Anonymous, April 18, 2012 9:00 AM

Wassim- I found your comment mind opening and inspiring. As a product of a liberal university with many 'intellectual truths' pushed on me, whether overtly or otherwise, I think you are correct. At one point I stopped asking 'what is' and 'how is' and instead i asked 'is it' and 'what isn't'. May we all merit the wisdom to ask the right questions in the right way.
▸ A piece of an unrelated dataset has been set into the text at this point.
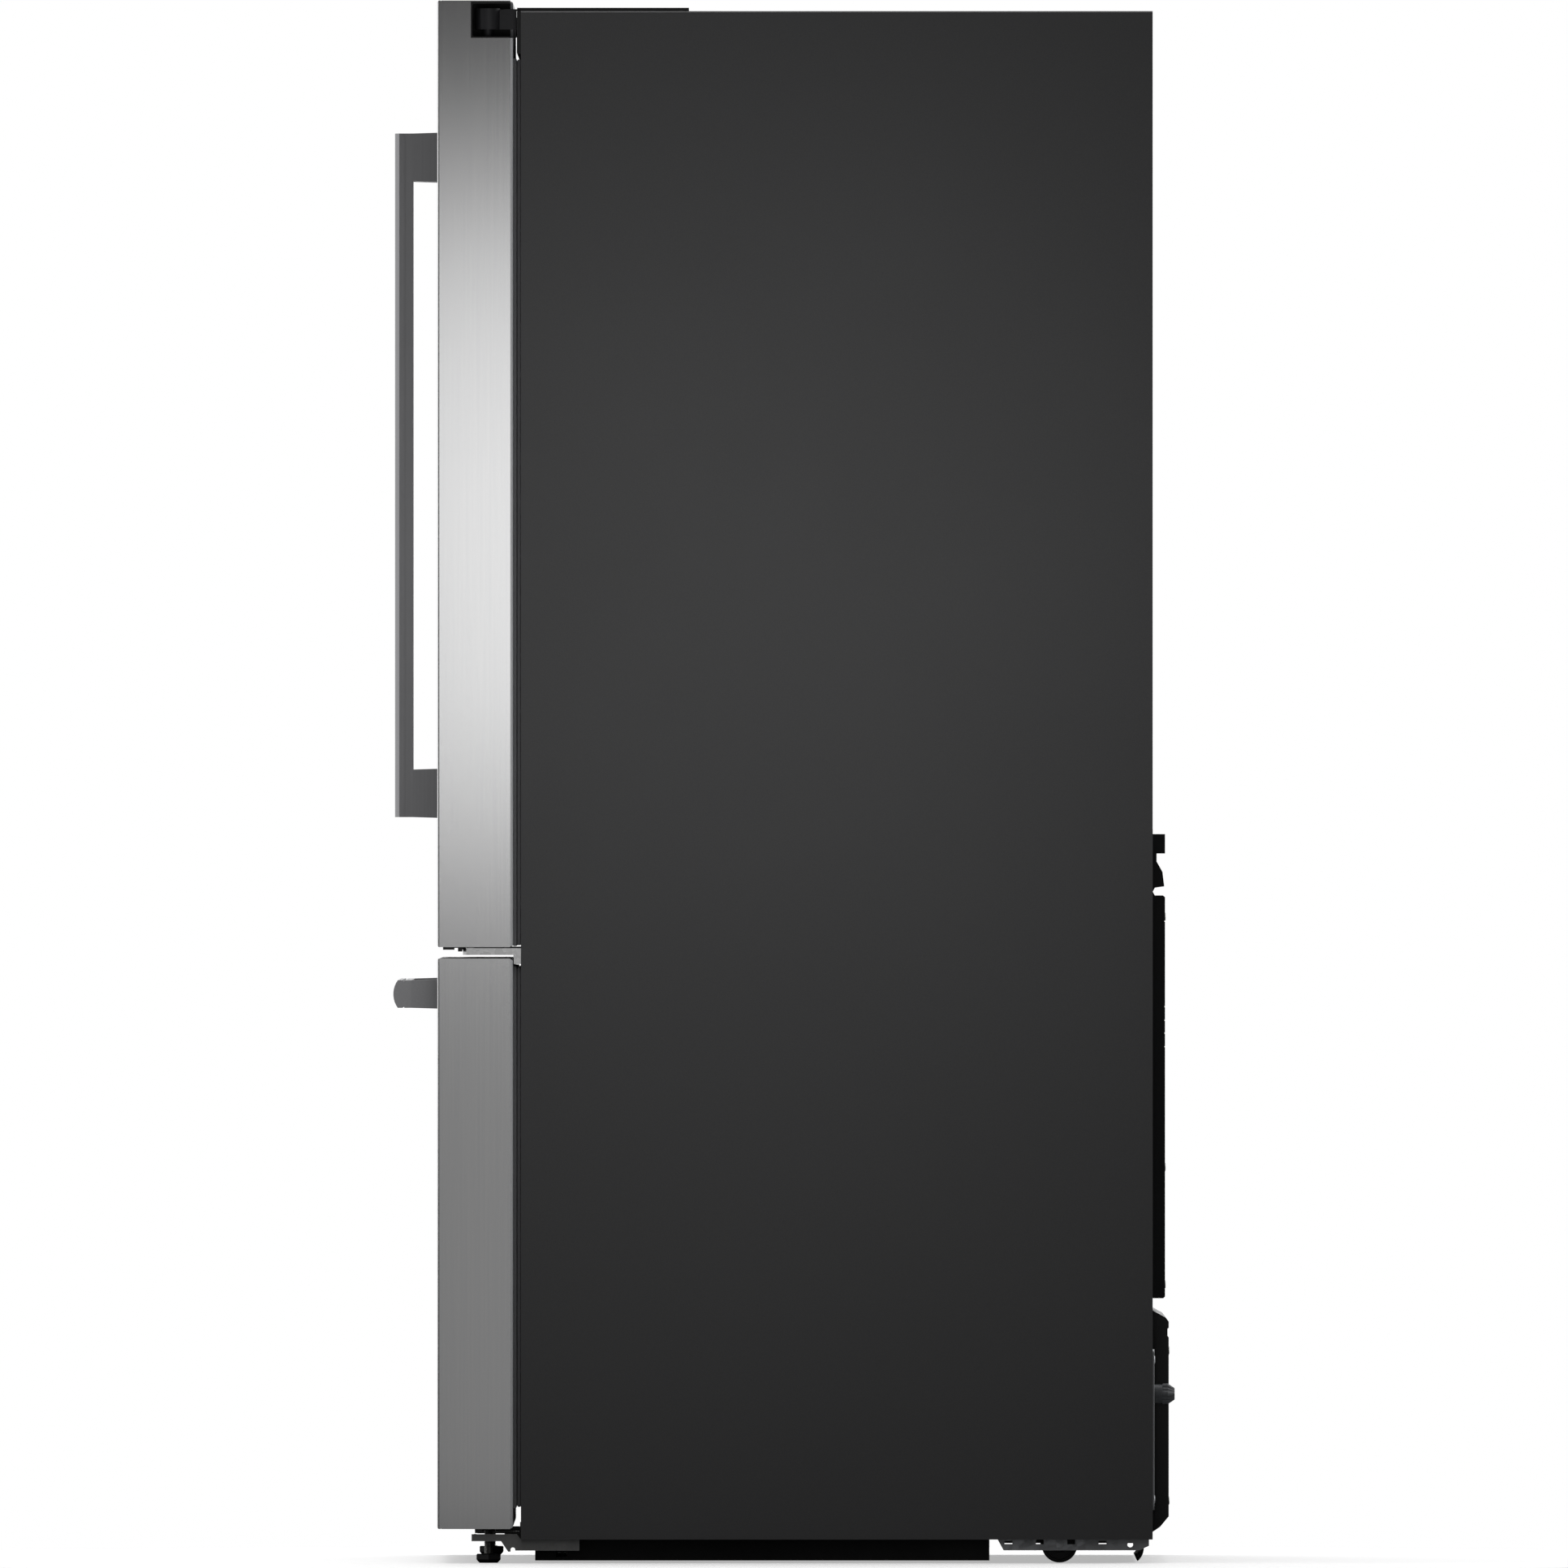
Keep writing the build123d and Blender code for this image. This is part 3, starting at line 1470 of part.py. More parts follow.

(65) Wolf, February 15, 2011 5:40 PM

@Jerome - Is what you say true?

I agree there are many fights that may seem to come from religion, when in reality they originate from people that aren't respectful to others, I'm a Catholic, I've met a lot of Jews who are very observant, yet respectful of my beliefs and are friends to me, I've also met many Jews who look down on me, for I'm not part of "the chosen people"...that only creates conflicts (it's also the other way around with Catholics and Muslims being too narrow-minded to accept others) I honestly believe that you cannot abide by some rules (say the 10 Commandments) if you don't believe the originator of those rules and the end to which they whey may seem to behave properly in "human" terms, but unless you pursue a bigger end (as G-d), then in my opinion you're there only to not cause trouble, not to change this world and lives, remember it's not only not doing wrong, it's doing greater good for a fair reason. And war by all means is not a fair pretext to which separate from religious beliefs, maybe you can separate from the creators of war -MEN, and show them differently with your actions, but if gain fame yourself instead of being a means for G-d to act, then it's futile my friend.